The official doctrine on minorities stems from the 1923 Lausanne
treaty in which the European powers recognized Turkey’s independence
and received guarantees concerning the status of three non-Muslim
communities – Jewish, Greek Orthodox and Armenian – in the new and
predominantly Muslim Turkish state.
The three groups mentioned in the treaty, sometimes referred to as
“indigenous foreigners” in official documents, were promised protection
but not the privileges they enjoyed under Ottoman rule.
The Greek Orthodox patriarchate, regarded with great suspicion by the
Turkish leaders because of its support for the failed Greek invasion
a few years earlier, was allowed to remain in Istanbul, where it had
been based for nearly 1,700 years.
But Turkey did not recognize its ecumenical authority, instead treating
successive Orthodox patriarchs as parish priests responsible for the
churches in their immediate neighborhood.
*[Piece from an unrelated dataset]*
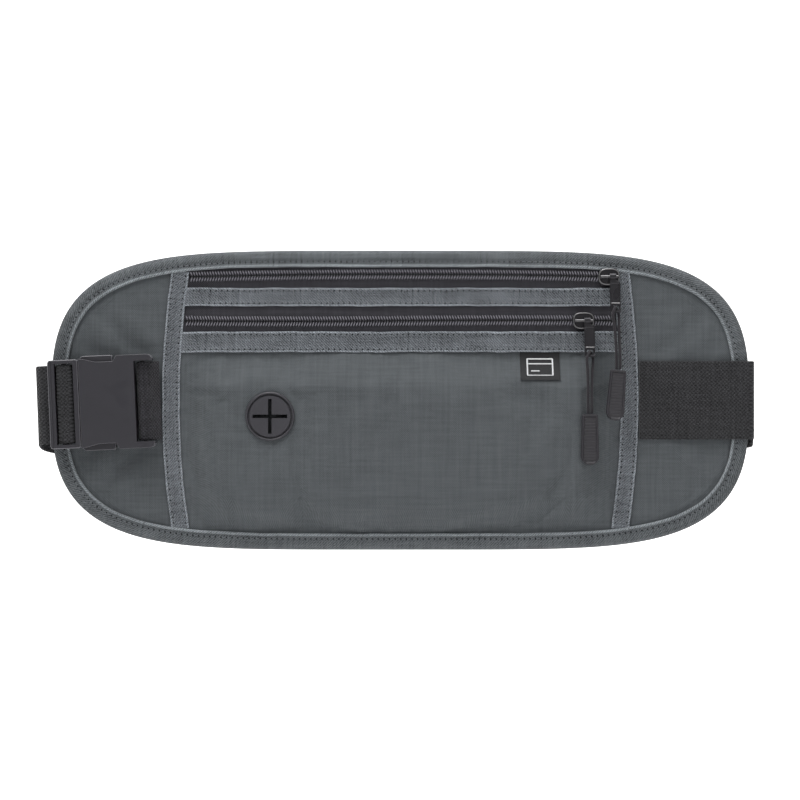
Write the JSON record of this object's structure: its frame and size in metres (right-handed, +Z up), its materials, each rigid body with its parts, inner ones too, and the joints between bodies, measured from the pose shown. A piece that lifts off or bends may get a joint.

The treaty did not mention Turkey’s minority Alewite population,
who are Muslims but follow a different sect from Turkey’s Sunni
mainstream and now want their national identity cards to show them
as Alewite instead of Muslim.
Nor did the treaty mention ethnic minorities like Kurds. Until
recently, Turkish governments used that omission to justify their
ban on references to Kurds as a distinct subgroup in Turkey. The
government has eased its restrictions on Kurds in the past two years
but it refers to them as a group using a different language than
Turkish, not as a minority.
More changes are inevitable, said Professor Oran, who spearheaded
the government report on minorities.
“The concept of ‘minority’ has changed since the Lausanne Treaty,”
he said. “Now it’s anyone different from the majority and who wants
to maintain this difference. We have to delete the laws that prevent
them from using the same rights as the majority. If a Turk can read
and write and publish in Turkish, then any Kurd or Circassian should
have the same right.”
“The genie,” Professor Oran added, “is out of the bottle.”